Today is my birthday so I will spend it criticizing the US President as it makes me feel better.

Last week saw the US dollar slump towards the end of the week as fears over the continued spending and “allocations” took traders and investors away from the greenback. It is in my opinion that the US needs to rethink their entire fiscal policy at this point. IT is ignorant to believe that they can just print their way out of the economic mess without affecting the global economy in the long run. Not only that, they are also adopting socialist policies such as the appointment of “Czars” who answer to the president only and have control over things such as executive pay, the car industry, social action groups and the like. This will damage the “free market” approach once the economy gets back on track and will stifle growth.

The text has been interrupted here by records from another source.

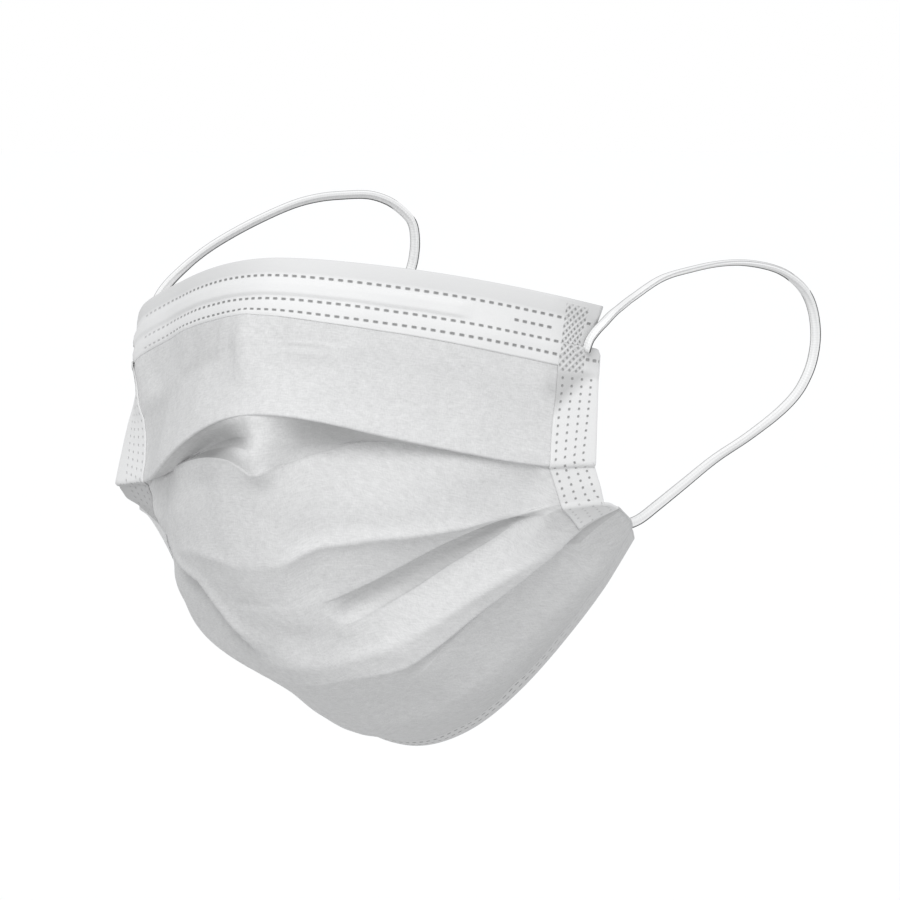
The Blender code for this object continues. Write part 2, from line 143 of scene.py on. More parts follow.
# Small moves of the lines at stations across. A row is the place across, then the mm to the
# right and up, as the photograph shows the mask, and out towards the camera.
MOVES = {
    "top_edge": [
        (-1, 0, 0, 0), (-0.4, 0, 0.2, 0), (0, 0, 0.3, 0), (0.25, 0, 0.5, 0), (0.5, 0, 0.9, 0),
        (1, 0, 1.2, 0)],
    "hem_edge": [
        (0.6, 0, 0, 0), (0.87, -0.8, 0, 0), (1, -0.6, 0, 0)],
    "first_fold": [
        (-1, -1.2, 0, 0), (-0.87, -0.2, 0.8, 0), (-0.7, 0, -0.6, 0), (-0.55, 0, -1.4, 0),
        (-0.35, 0, -0.9, 0), (-0.1, 0, -0.3, 0), (0.05, 0, -0.3, 0), (0.22, 0, -0.8, 0),
        (0.38, 0, -1.5, 0), (0.64, 0, -1.4, 0), (0.87, -0.9, -0.9, 0), (1, -0.6, 0.3, 0)],
    "shoulder": [
        (-1, -1.2, 0, -6), (-0.87, 0, 0, -2), (-0.6, 0, 0, 0)],
    "crease": [
        (-1, -1.2, 0, -6), (-0.87, 0, -1, -2), (-0.63, 0, -1.5, -1), (-0.4, 0, 0.4, -0.8),
        (-0.2, 0, 0.2, -1), (-0.1, 0, -1, -1), (0, 0, 0, -0.8), (0.09, 0, 2, -0.2), (0.16, 0, 2.8, 0.2),
        (0.27, 0, 2.5, 0.4), (0.37, 0, 1.2, 0.2), (0.47, 0, -0.5, 0), (0.6, 0, -1.6, 0),
        (0.75, 0, -2.6, 0), (0.89, 0, -2.2, 0), (1, 0, -1.2, 0)],
    "second_fold": [
        (-1, -0.8, 0, -6), (-0.87, 0, 0, -2), (-0.7, 0, -1.2, 0), (-0.5, 0, -0.3, 0),
        (-0.36, 0, 0.8, 0.5), (0, 0, 0, 1.5), (0.45, 0, 0.5, 0.5), (0.54, 0, 0, 0.5),
        (0.65, 0, -0.8, 0.3), (0.76, 0, -2.2, 0), (0.88, 0, -1.4, 0), (1, 0.2, -0.1, 0)],
    "ridge": [
        (-1, -0.8, 0, -3), (-0.87, 0, 0, -1), (-0.5, 0, 0, 2), (-0.1, 0, -1, 5), (0.13, 0, -2.4, 4.4),
        (0.3, 0, -2.9, 3.4), (0.5, 0, -3, 2.8), (0.66, 0, -2.6, 1.8), (0.8, 0, -1.2, 0.8),
        (0.87, 0, 0, 0)],
    "third_fold": [
        (-1, 0, 0, 0), (-0.6, -0.8, 0, 2.5), (-0.3, 0, 0.4, 7.5), (-0.05, 0, 0.4, 12),
        (0.06, 0, 2, 12.5), (0.18, 0, 0.5, 12.5), (0.28, 0, -1.5, 12.5), (0.37, 0, -1.2, 11.5),
        (0.51, 0, -0.3, 9.5), (0.64, 0, -1, 7), (0.79, 0, -1.3, 3.6), (0.87, 0, 0.7, 1),
        (0.94, 0, 1.4, 0.4), (1, 0, 1, 0)],
    "underside": [
        (-1, 0, 0, 0), (-0.5, -0.8, 0, 0), (-0.27, 0, 3.4, 3.5), (-0.1, 0, 0, 5), (0, 0, -0.8, 5),
        (0.3, 0, -1.4, 5), (0.6, 0, 0, 2.5), (0.9, 0, 0, 0), (1, 0.3, 0.4, 0)],
    "bottom_edge": [
        (-1, 0, 0, 0), (-0.3, 0, 2, 0), (-0.1, 0, -0.8, 0), (0.1, 0, -1.8, 0), (0.3, 0, -2.4, 0),
        (0.5, 0.4, -1.2, 0), (0.7, 0.4, -0.4, 0), (0.95, 0.6, -0.8, 0), (1, 0.6, -0.8, 0)],
}

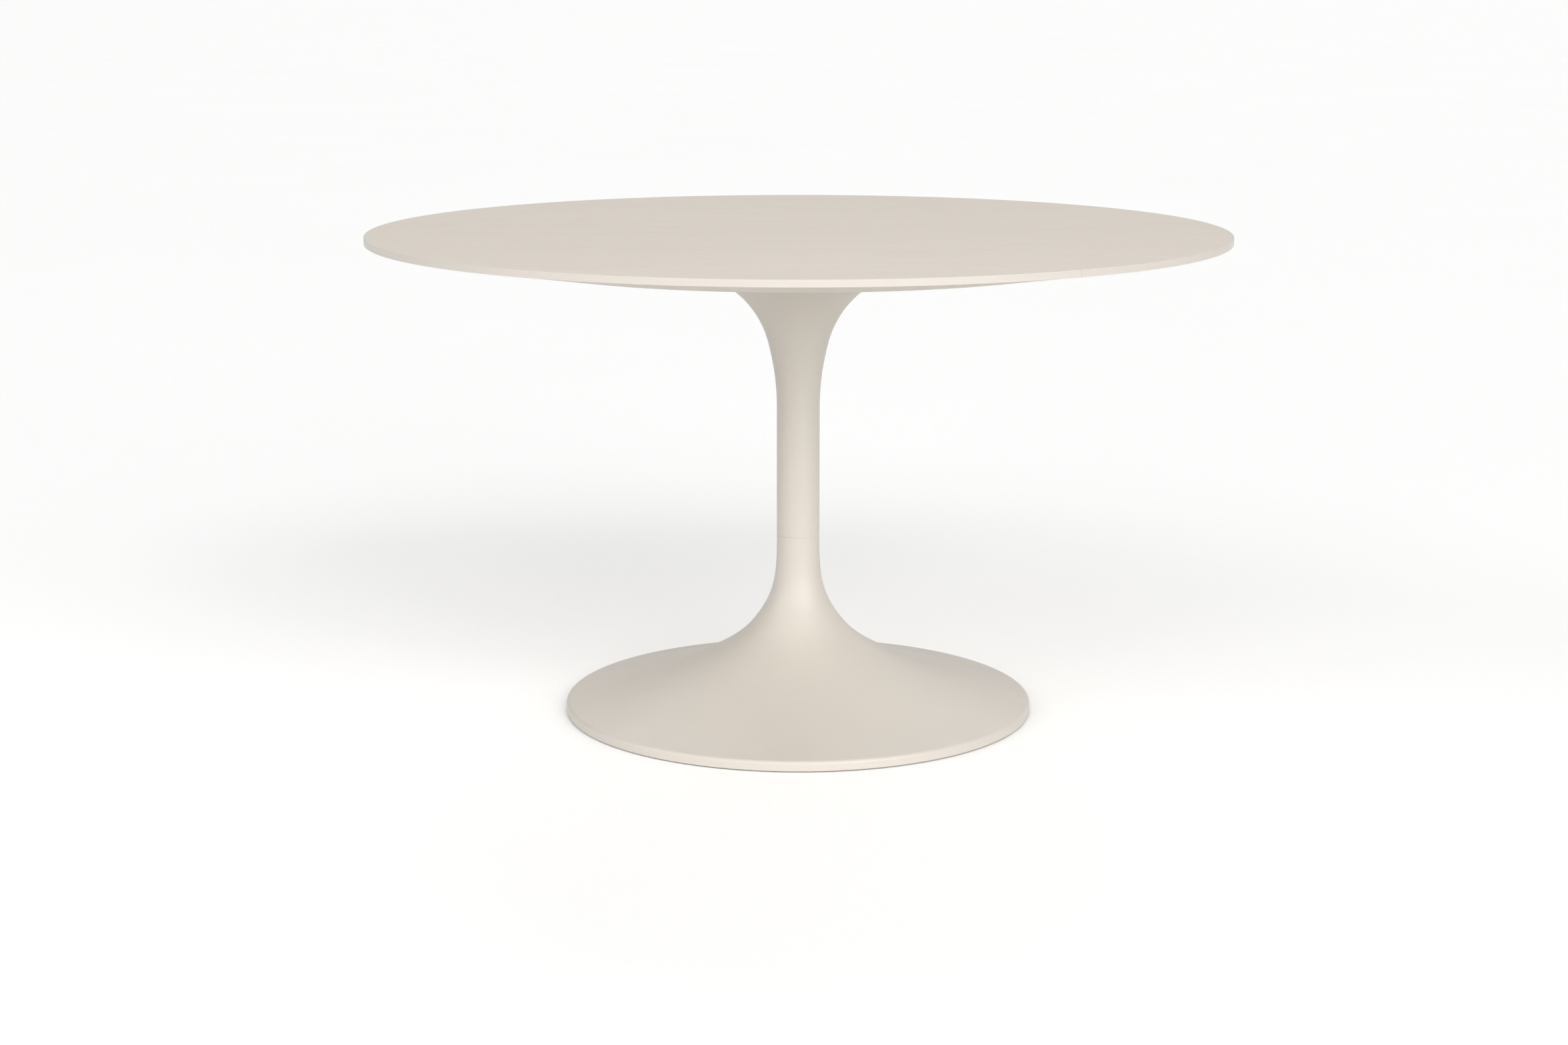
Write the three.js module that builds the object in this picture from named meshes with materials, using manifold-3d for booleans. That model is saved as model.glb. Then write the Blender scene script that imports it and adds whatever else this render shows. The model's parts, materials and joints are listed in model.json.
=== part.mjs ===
// Round dining table on a trumpet-shaped pedestal.
//
// Millimetres, +Z up. The origin is on the floor, under the middle of the table, and -Y is the front.
// The tabletop is a shaped board with a face sheet and a wrapped edge band. It is screwed to a steel
// mounting plate, which sits on the upper trumpet of a hollow column. A long tie rod pulls that plate,
// the column and the base shell together. A steel plate closes the base from below; it carries an iron
// ballast disc and four levelling glides.

import * as THREE from 'three';
import { mergeVertices } from 'three/addons/utils/BufferGeometryUtils.js';
import Module from 'manifold-3d';

// ---- Driving dimensions ---------------------------------------------------------------------------

const TABLE_HEIGHT = 762;
const JOINT_GAP = 0.3; // between pieces that touch
const CUT_OVERRUN = 1; // how far a drilled hole runs past the face that it starts in

// tabletop
const TOP_RADIUS = 666.5;
const FACE_SHEET_THICKNESS = 0.8;
const EDGE_BAND_THICKNESS = 1.0;
const EDGE_BAND_HEIGHT = 10.5;
const EDGE_BAND_JOINT_ANGLE = -55; // degrees from +X, so 35 degrees to the right of the front
const EDGE_BAND_JOINT_WIDTH = 0.3;
const UNDERSIDE_FLAT_RADIUS = 465; // the underside tapers from the edge to this radius
const UNDERSIDE_Z = 720.6;

// column and its upper trumpet
const STEM_RADIUS = 33.7;
const COLUMN_WALL = 4.2;
const STEM_TOP_Z = 485;
const NECK_ARC_RADIUS = 398;
const NECK_ARC_END = 15.2; // degrees away from vertical
const FLARE_ARC_RADIUS = 153.5;
const FLARE_ARC_END = 78;
const FLARE_BORE_END = 70; // where the inner surface turns up into the seat
const COLUMN_RIM_RADIUS = 168;
const COLUMN_RIM_RISE = 1; // from the end of the flare to the lower edge of the rim

// base shell and its lower trumpet
const SEAM_Z = 281; // the column stands on the base shell here
const BASE_RADIUS = 370.4;
const BASE_WALL = 4.5;
const WAIST_CURVE_CONTROLS = [[STEM_RADIUS, 213], [36.4, 184.7]];
const WAIST_POINT = [73.25, 139.2]; // where the two curves of the lower trumpet meet
const DISH_CURVE_CONTROLS = [[117.4, 84.7], [253.2, 36.8]];
const RIM_START_POINT = [365.4, 17.6]; // where the dish turns over into the rim
const RIM_CORNER_Z = 11.7;
const RIM_CORNER_TURN = 80.3; // degrees that the rim corner turns through
const FLOOR_CLEARANCE = 2;
const RIM_LEDGE_INNER_RADIUS = 330;
const RIM_LIP_INNER_RADIUS = 352;
const RIM_LEDGE_SHOULDER = 8; // from the end of the thin wall to the ledge
const RIM_LEDGE_DROP = 2; // of the underside over that shoulder

// web inside the base shell, which the tie rod clamps
const WEB_TOP_Z = 190;
const WEB_BOTTOM_Z = 165;
const WEB_CORNER = 4; // between the web and the wall below it
const SLEEVE_REACH = 45; // above and below the seam
const SLEEVE_WALL = 5;

// plates and ballast
const MOUNTING_PLATE_RADIUS = 166;
const MOUNTING_PLATE_THICKNESS = 6;
const MOUNTING_BOSS_RADIUS = 20;
const MOUNTING_BOSS_LENGTH = 24;
const BASE_PLATE_Z = 6;
const BASE_PLATE_THICKNESS = 4;
const BALLAST_RADIUS = 170;
const BALLAST_THICKNESS = 26;
const BALLAST_CORE_RADIUS = 24;
const BALLAST_CHAMFER = 4;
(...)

The US holds special status as a maker and breaker of economies around the world. Brokers trading the Forex know that the US is relied upon for trade and assistance my countless countries, developing and developed. And yet, their spending bill and policy of tight control has put enormous pressure on their own economy, and this is certain to have a trickledown effect to many of economies of the world.

In 1930, President Herbert Hoover, in an effort to stave off the coming depression, launched a series of laws that made things worse. By over-spending, and insisting on US made products only – he excluded the world economies from his plans. This snub at the world ended up causing the “great depression” as trade was now limited and “what you had, was what you would get” as they said. Today, 2009, sees the US making the same mistakes they made back then. The world’s economy is one. We are a global entity – and we are mutually reliant upon one another. For the US to have protectionist clauses in an enormous bill that even their own oversight committees believe will not have enough of an impact to help their economy in the long-run is short-sighted.

Forex brokers, traders and the investing community will not be kind to the dollar if this continues– as it is US public opinion on Obama is changing – actually, they like the man, hate his policies, but it is only a matter of time before they rebel towards their President who promised the people change and is delivering, just not the kind that Americans wanted. A promise of change seems to be translating itself into a repeat of the past. And the world cannot afford that at this time.